And thus ends my story of the trip from hell to the bookstore.


3 comments:

  1. Oh girl I feel for you. It was months before I could walk by the baby aisle at Target. I also spent a lot of my pregnancy reading parenting books at Barnes & Noble and it cuts me like a knife every time I walk by that or the children's book section. I completely agree with you regarding the two parents, and the importance of being able to spend time with and raise the children. I have friends, a married couple, with a toddler and a newborn baby. Both have high profile jobs they have worked very hard for. Once the first baby was born there was no question that the mom was going back to work. She didn't want to be a SAHM (though his income would have allowed it) and she said she didn't want to lose her identity, career, etc over motherhood. So they hired a full time nanny for $40k a year. Wonderful woman. I attended their son's first birthday party and when the little guy was excited or scared (there was a pinata that frightened him!) or hungry, he would automatically go to his nanny, say her name, reach his arms out for her. This ticked off the mom to no end, as is understandable. The saddest part to me is that the nanny has two small children as well, but her mother (their grandmother) watches them during the day so the nanny can work (as a nanny to my friends). It's all so screwed up. Even after the second child arrived the mom wants to work. I'm not saying that working moms are bad people at all but I'm just blown away that this woman, who is a close friend, has the ability to stay home, to be a full time mom and she chooses not to. I'm all for women having careers and motherhood and hobbies and friendships outside of their marriages, and independence. But the majority of SAHM I know (which isn't a lot because most households need 2 incomes these days) know they are very lucky and they make it work (coupons, saving money, etc) by stretching their dollars.
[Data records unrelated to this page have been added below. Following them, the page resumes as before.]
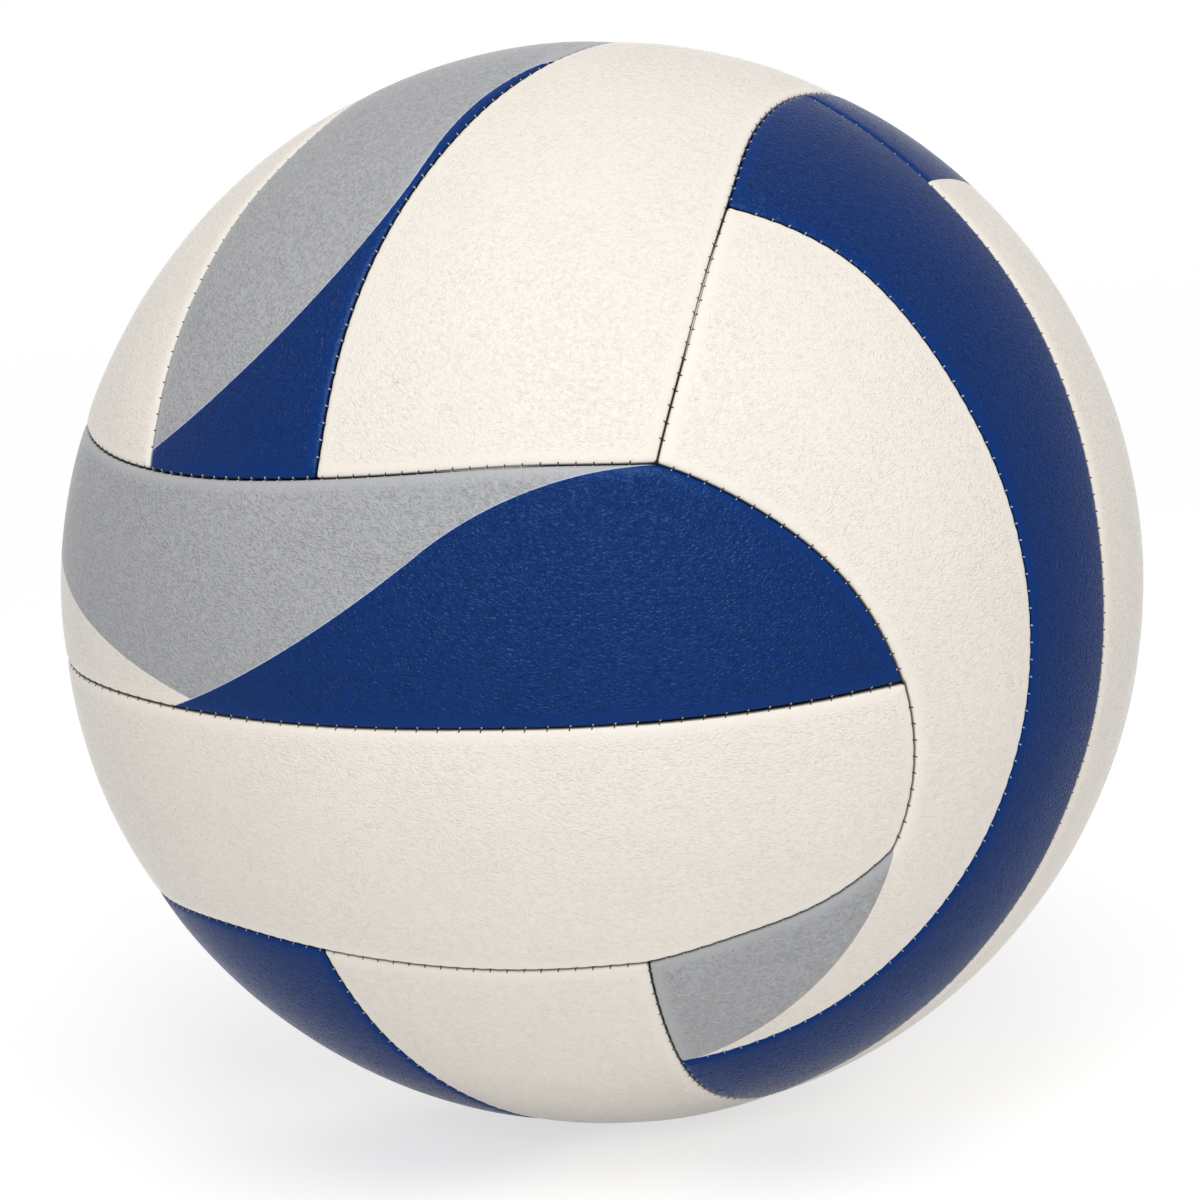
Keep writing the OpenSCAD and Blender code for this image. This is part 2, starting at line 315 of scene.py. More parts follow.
class Zone:
    """An area of the ball, known by its depth: metres to its edge, positive inside."""

    # Angle, in radians, between a direction and the four round it that its slope is taken from
    PROBE_TURN = 2e-4
    # Least squared slope that a correction is divided by, and the longest correction, in radians
    LEAST_SLOPE = 0.2
    LONGEST_MOVE = 0.02

    def measure(self, ways: np.ndarray) -> tuple[np.ndarray, np.ndarray]:
        """Depth of each direction, and its run in stitches along the edge that is nearest."""
        raise NotImplementedError

    def shade(self, way: Value) -> Value:
        """Depth as nodes, without rounded corners."""
        raise NotImplementedError

    def depth(self, ways: np.ndarray) -> np.ndarray:
        """Depth of each direction."""
        return self.measure(ways)[0]

    def probe(self, ways: np.ndarray) -> tuple[np.ndarray, np.ndarray]:
        """Takes the depth and its slope from four directions round each one.

        Args:
            ways: The directions.

        Returns:
            The depth about each direction, and its rise along the surface as a vector.
        """
        turn = self.PROBE_TURN
        first, second = crosswise(ways)
        near = [ways + turn * first, ways - turn * first, ways + turn * second, ways - turn * second]
        around = self.depth(unit(np.stack(near)))
        step = 2 * turn * BALL_R
        rise = ((around[0] - around[1]) / step)[..., None] * first
        rise = rise + ((around[2] - around[3]) / step)[..., None] * second
        return around.mean(0), rise

    def settle(self, ways: np.ndarray, level: float, rounds: int = 3) -> np.ndarray:
        """Moves directions along the slope until they lie at one depth.

        Args:
            ways: Directions near that depth.
            level: The depth, in metres.
            rounds: Number of corrections.

        Returns:
            The moved directions.
        """
        for _ in range(rounds):
            depth, rise = self.probe(ways)
            steep = np.maximum((rise * rise).sum(-1, keepdims=True), self.LEAST_SLOPE)
            off = np.clip((level - depth) / BALL_R, -self.LONGEST_MOVE, self.LONGEST_MOVE)[..., None]
            ways = unit(ways + off * rise / steep)
        return ways

    def __and__(self, other: "Zone") -> "Zone":
        """What lies in both zones."""
        return Joint(self, other, 1.0)

    def __or__(self, other: "Zone") -> "Zone":
        """What lies in either zone."""
        return Joint(self, other, -1.0)

    def __invert__(self) -> "Zone":
        """What lies outside the zone."""
        return Outside(self)

    def __sub__(self, other: "Zone") -> "Zone":
        """What lies in this zone and outside the other."""
        return self & ~other


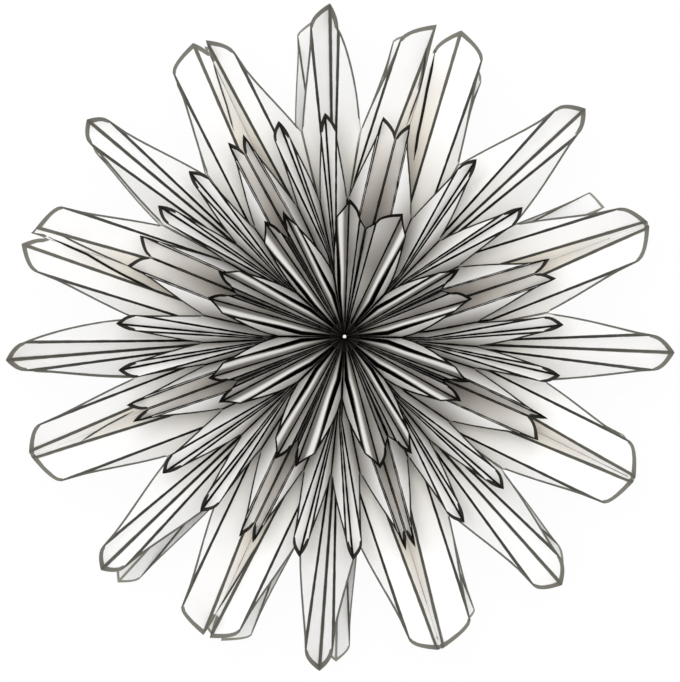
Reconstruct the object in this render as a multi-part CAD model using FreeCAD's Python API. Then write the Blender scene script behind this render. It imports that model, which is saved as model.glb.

I know a lot of moms who would give the world to be able not to work full time. Anyway long and rambling but I'm just always amazed that some people have the choice whether to raise their children or not (the few who have financial security or are independently wealthy) and they always choose to have a nanny (for example celebrities). Maybe it's just because I'm a birthmom and haven't had the privilege of being a parent. Hugs.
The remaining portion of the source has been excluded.